Retaining Women-matching Players 

How is it that some teams don’t struggle with losing players from their teams? Here’s what we heard:

Make it Fun and Enjoyable

  • Play to win, but keep it light
  • Snacks and bevies at the field
  • Stick around to socialize after the game together or go to a VUL Clubhouse
  • Hand out fun weekly awards. One team, Illegal Smile, presents the “Hammer of Awesome” for the player that throws the best hammer or most hammers in a game (it’s literally a hammer)
  • Hand out team awards at the end of season for a variety of fun categories like Speed Demon, Sticky Hands, Best Dressed, Huck Champion, etc

Be Mindful of Others’ Experience on the Field

  • Ensure women are part of the play
  • Play 4 women often
  • Encourage women to take roles that are often played by men - handling, being the first cut on a set play, cutting deep, picking up the disc, etc
  • Give space for women captains and players to speak up in team huddles
  • Encourage experienced women to take a mentor or coaching role to newer women
  • Hold practices to help new players on your team improve
  • #throwtowomen, or as women are often thinking: #throwtome
  • Strike for women who have the disc (even if you think they are unlikely to throw it)
  • Play to people’s skills but also allow them to learn and develop new skills by trying new roles
  • Allow for flexible schedules and have extra women available as subs

Team Identity 

  • Make the goal about building disc confidence and experience
  • Think of the team you want 2 years from now… beginner players will not improve if they are not included in the play
  • Ask women on your team for feedback. Have mid-season questions with newer players to see how their experience is going and if they feel involved in the play
  • Remind players about the implicit bias that causes women to often get less play time and get thrown the disc less

Further Reflection

Are you still unsure why your team is struggling retaining women? Encourage a conversation with yourself and your team! Here are some questions that might help get at the root of your team's needs. 

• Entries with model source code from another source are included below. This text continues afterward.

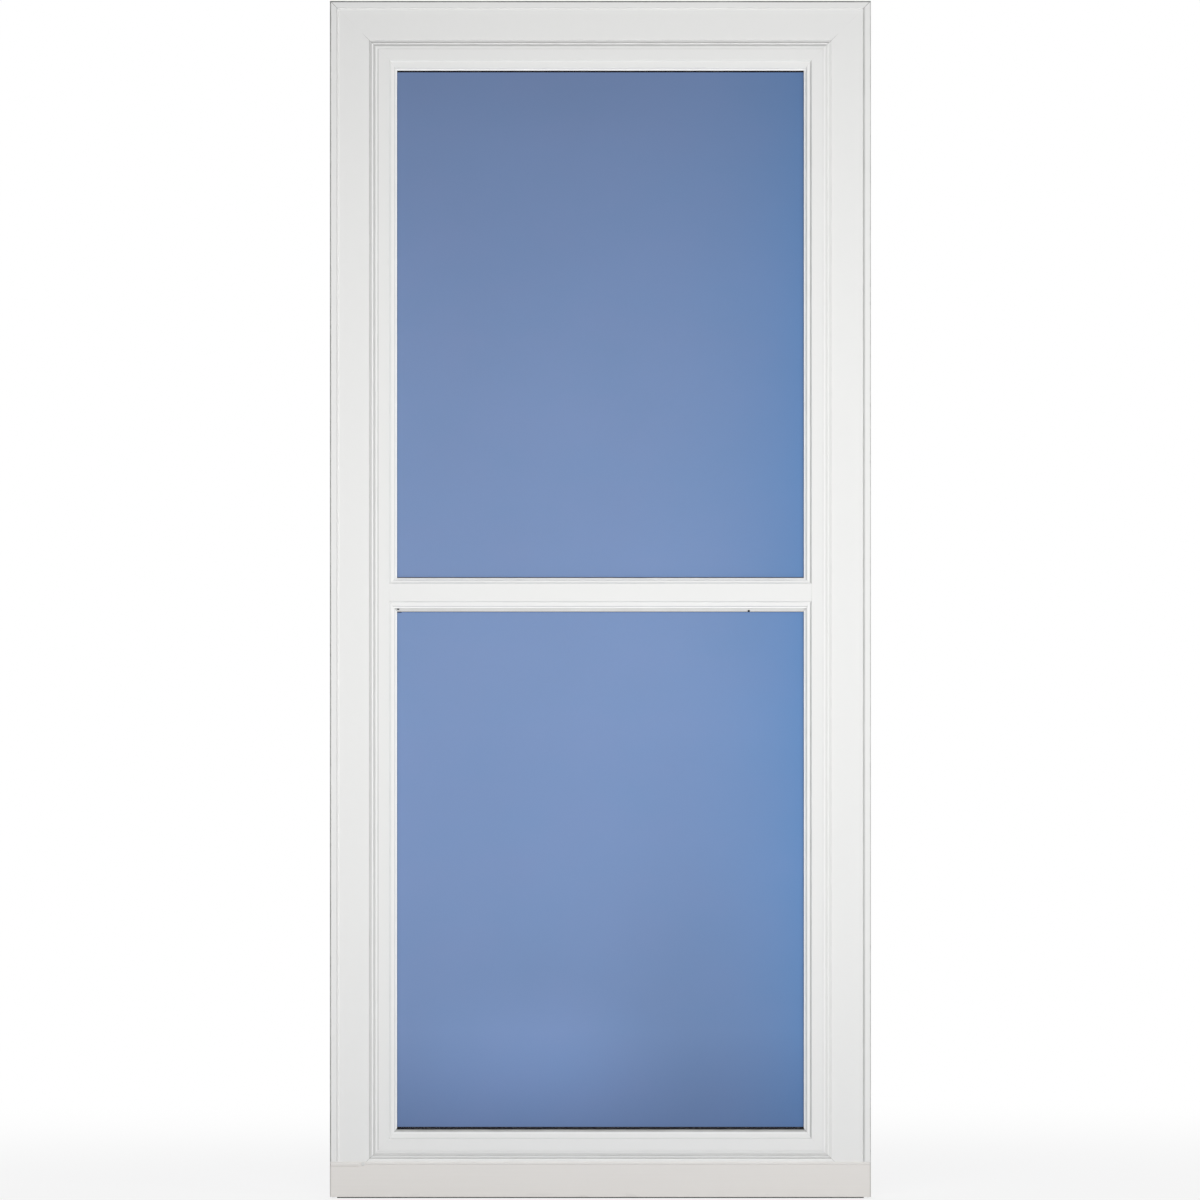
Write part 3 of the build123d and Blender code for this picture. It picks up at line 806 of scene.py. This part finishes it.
# Sizes and colours that a user would change
def setting(kind, **limits):
    """What makes a kind of property from its name, description and default."""
    return lambda name, description, default: kind(
        name=name, description=description, default=default, **limits)


count = setting(IntProperty, min=1, max=4)
share = setting(FloatProperty, min=0, max=1)
length = setting(FloatProperty, min=0, precision=5, unit="LENGTH")
power = setting(FloatProperty, min=0, unit="POWER")
colour = setting(FloatVectorProperty, size=3, min=0, max=1, subtype="COLOR")


class StormDoorSizes(bpy.types.PropertyGroup):
    """Sizes of the seals and screws."""

    # The head and foot widths are partly real gasket and partly painted shade between bead and
    # glass
    gasket_head: length("Head gasket", "Gasket seen under the upper pane's head", 0.0029)
    gasket_foot: length("Foot gasket", "Gasket seen at the lower pane's foot", 0.0019)
    gasket_edge: length("Edge gasket", "Gasket seen at the other ends of the panes", 0.0009)
    gasket_side: length("Side gasket", "Gasket seen at the sides of the panes", 0.0003)
    pile_pitch: length("Pile pitch", "Distance from one bristle to the next", 0.0012)
    pile_radius: length("Pile radius", "Radius of a bristle at its root", 0.00036)
    pile_rows: count("Pile rows", "Rows of bristles on each side of the fin", 2)
    frame_screw_radius: length("Frame screw radius", "Head of the screws in the jambs", 0.004)
    frame_screw_height: length("Frame screw height", "Height of those heads", 0.0012)
    plate_screw_radius: length("Hinge screw radius", "Head of the screws in the hinges", 0.003)
    plate_screw_height: length("Hinge screw height", "How far those heads stand proud", 0.0003)
    retainer_screw_radius: length("Retainer screw radius", "Head of the retainers' screws", 0.0026)
    retainer_screw_height: length("Retainer screw height", "Height of those heads", 0.0012)


class StormDoorColours(bpy.types.PropertyGroup):
    """Colours of the finishes."""

    leaf: colour("Leaf", "Paint of the stiles, rails and jambs", (0.8, 0.8, 0.79))
    bead: colour("Beads", "Paint of the glazing beads", (0.8, 0.8, 0.79))
    expander: colour("Expander", "Paint of the bottom expander", (0.775, 0.751, 0.723))
    # One dark colour for grime in grooves and joints and for painted shade along steps, edges and
    # the sweep's foot
    dust: colour("Dust", "Dust that lies in grooves and joints", (0.22, 0.22, 0.21))
    # The glass colours paint a reflection: palest in the middle, deeper at the head, the foot and
    # the hinge side
    glass_middle: colour("Glass", "Glass where it is palest", (0.178, 0.277, 0.505))
    glass_head: colour("Glass at the head", "Glass along the top", (0.124, 0.193, 0.366))
    glass_foot: colour("Glass at the foot", "Glass along the bottom", (0.108, 0.182, 0.37))
    glass_side: colour("Hinge side tint", "What the glass is multiplied by there", (0.54, 0.86, 1))
    gasket: colour("Gasket", "Rubber gaskets round the panes", (0.012, 0.012, 0.016))
    retainer: colour("Retainers", "Vinyl retainers behind the panes", (0.78, 0.78, 0.77))
    sweep: colour("Sweep", "Vinyl sweep under the leaf", (0.46, 0.46, 0.45))
    pile: colour("Pile", "Pile seals of the frame", (0.4, 0.4, 0.39))
    steel: colour("Hinges", "Zinc plate of the hinges", (0.55, 0.55, 0.56))
    screw: colour("Screws", "Paint of the screw heads", (0.75, 0.75, 0.74))


class StormDoorStage(bpy.types.PropertyGroup):
    """Camera, lamps and floor."""

    distance: length("Camera distance", "From the camera to the door", 15)
    height: length("Picture height", "Height that the picture takes in at the door", 2.04)
    floor_radius: length("Floor radius", "Radius of the pale floor", 3.2)
    ambient: share("Ambient", "Light from all round", 0.15)
    key: power("Key lamp", "In front of the door", 41.5)
    side: power("Side lamp", "At the hinge side", 25.5)
    back: power("Back lamp", "Behind the door", 70)
    top: power("Top lamp", "Above the door", 16)
    ends: power("Edge lamps", "Beside the door", 18)


# Stage
def seen_directly(net):
    """1 for what the camera, a reflection or a clear pane sees of the surroundings."""
    ray = net.node("ShaderNodeLightPath", out="Is Camera Ray")
    mirrored = ray.beside("Is Glossy Ray")
    through = ray.beside("Is Transmission Ray")
    return net.most(ray, net.most(mirrored, through))


def white_world(stage):
    """White surroundings that light the door only by the ambient share."""
    world = bpy.data.worlds.new("white_surroundings")
    bpy.context.scene.world = world
    world.use_nodes = True
    net = Net(world.node_tree)
    background = net.tree.nodes["Background"]
    background.inputs["Color"].default_value = (1, 1, 1, 1)
    strength = seen_directly(net) * (1 - stage.ambient) + stage.ambient
    net.tree.links.new(strength.socket, background.inputs["Strength"])


def pale_floor(stage):
    """A pale disc that keeps the door's shadow and fades into the white round it."""
    shape = bmesh.new()
    radius = stage.floor_radius / MM
    bmesh.ops.create_circle(shape, cap_ends=True, segments=96, radius=radius)
    for vertex in shape.verts:
        vertex.co += Vector((MIDDLE, 0, -1))
    mesh = mesh_of("floor", shape)
    floor = linked("floor", mesh)
    net = Finish("floor_white", 0.1)
    net.fix("Base Color", (0.7, 0.7, 0.7, 1))
    net.fix("Roughness", 0.9)
    across = net.x - MIDDLE
    away = net.maths("SQRT", across * across + net.y * net.y)
    fade = net.smooth(away, radius * 0.25, radius * 0.97)
    white = net.node("ShaderNodeEmission", values={"Color": (1, 1, 1, 1), "Strength": 1.0})
    share = seen_directly(net) * (0.8 + fade * 0.2)
    mixed = net.node("ShaderNodeMixShader", values={
        0: share, 1: Wire(net, net.shader.outputs[0]), 2: white})
    output = net.tree.nodes["Material Output"]
    net.tree.links.new(mixed.socket, output.inputs["Surface"])
    mesh.materials.append(net.material)


def white_camera(stage):
    """A level camera square to the door's face."""
    shift, height = 0.7 * MM, 1.0171
    data = bpy.data.cameras.new("camera")
    data.sensor_width = 36.0
    data.lens = data.sensor_width * (stage.distance + FRONT * MM) / stage.height
    data.clip_end = 200.0
    camera = linked("camera", data)
    camera.location = (MIDDLE * MM - shift, -stage.distance, height)
    camera.rotation_euler = (math.pi / 2, 0, 0)
    bpy.context.scene.camera = camera


def soft_lamp(name, place, target, size, power, shows_in_gloss=False):
    """A soft lamp in metres that looks at a target."""
    data = bpy.data.lights.new(name, "AREA")
    data.shape = "RECTANGLE"
    data.size, data.size_y = size
    data.energy = power
    lamp = linked(name, data)
    lamp.location = place
    lamp.rotation_euler = (Vector(target) - Vector(place)).to_track_quat("-Z", "Y").to_euler()
    lamp.visible_camera = False
    lamp.visible_glossy = shows_in_gloss


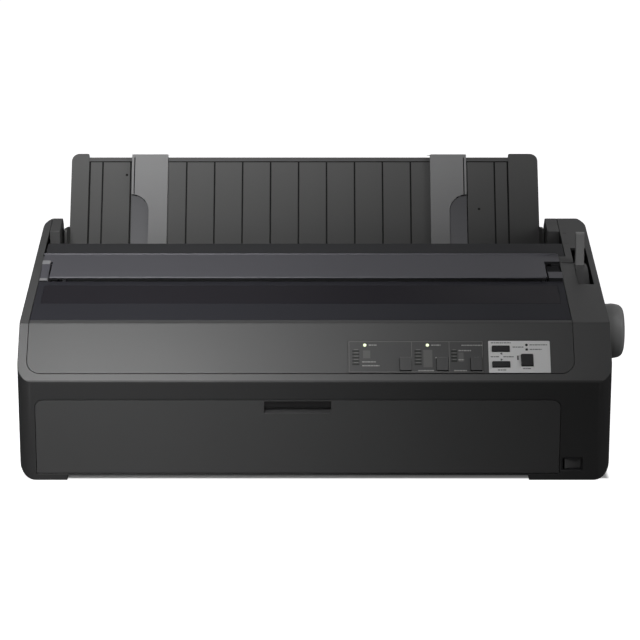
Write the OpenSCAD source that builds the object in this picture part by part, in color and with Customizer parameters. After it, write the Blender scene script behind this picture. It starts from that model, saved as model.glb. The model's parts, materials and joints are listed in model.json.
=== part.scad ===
// Wide-carriage dot matrix printer, in millimetres.
// X runs across the printer, Y from the front face to the rear, Z up from the table.
// The pieces are drawn from the middle of the front face and place() puts the origin
// under the middle of the whole printer.

/* [Case] */
// Width across the side walls
case_w = 609; // [600:1:625]
// Depth from the front face to the rear wall
case_d = 340; // [337:1:352]
// Height of the top edge of the front face
front_h = 107; // [105:1:112]
// Depth of the sloped operator panel
slope_run = 45; // [43:1:48]
// Angle of the operator panel above level
slope_angle = 48; // [46:1:50]
// Rise of the wall tops towards the rear, in degrees
roof_angle = 8.7; // [8:0.1:10]
// Depth at which the wall tops end at the rear
ear_y = 325; // [322:1:330]
// Wall thickness of the case
wall = 3; // [2.4:0.1:3.6]
// Radius of the upright corners
corner_r = 15; // [8:1:20]
// Radius of the bottom corners seen from the front
bottom_r = 17.5; // [10:0.5:20]
// Height of the raised underside between the two corner skids
skid_h = 6; // [4:0.5:7]
// Width of the wall top on the left
left_rail_w = 9.4; // [8.5:0.1:12]
// Width of the wall top on the right, which holds the release lever
right_rail_w = 38.4; // [37:0.1:40]
// Gap around covers and panels
cover_gap = 0.5; // [0.3:0.1:0.8]

/* [Operator panel] */
// Width of the sloped strip of case below the panel, along the slope
panel_strip = 9.1; // [7:0.1:12]
// Thickness of the panel
panel_t = 3; // [2.4:0.1:3.4]
// Width of a square key on the dark plate
key_w = 12; // [9:0.5:13]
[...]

Questions for men to ask themselves:

  1. Do you strike deep equally for women and men on your team?
  2. Will you throw to newer players on your team, especially women, if you think they are likely to drop the disc?
  3. Are you committed to the culture of this team, or to helping shape the culture? What do you want the team to look like two years from now?
  4. Does your team leave space for women to speak as much as men?
  5. Are there women on your team who are in active leadership roles? If not, how can you encourage that?
  6. If you are a stronger player, who can you mentor this season?
  7. If you are a newer player, who can you ask to be a mentor this season?

Questions for women to ask themselves?

  1. Do men on your team strike deep when you have the disc?
  2. Do you receive the disc often enough for the game to feel fun? Are there players on your team you can talk to in order to help you improve?
  3. Are you committed to the culture of this team, or to helping shape the culture? What do you want the team to look like two years from now?
  4. Is there an opportunity for you to take a leadership role on your team if you were interested?
  5. Do you feel comfortable speaking up on your team if you don’t feel as included in play?
  6. If you are a stronger player, who can you mentor this season?
  7. If you are a newer player, who can you ask to be a mentor this season?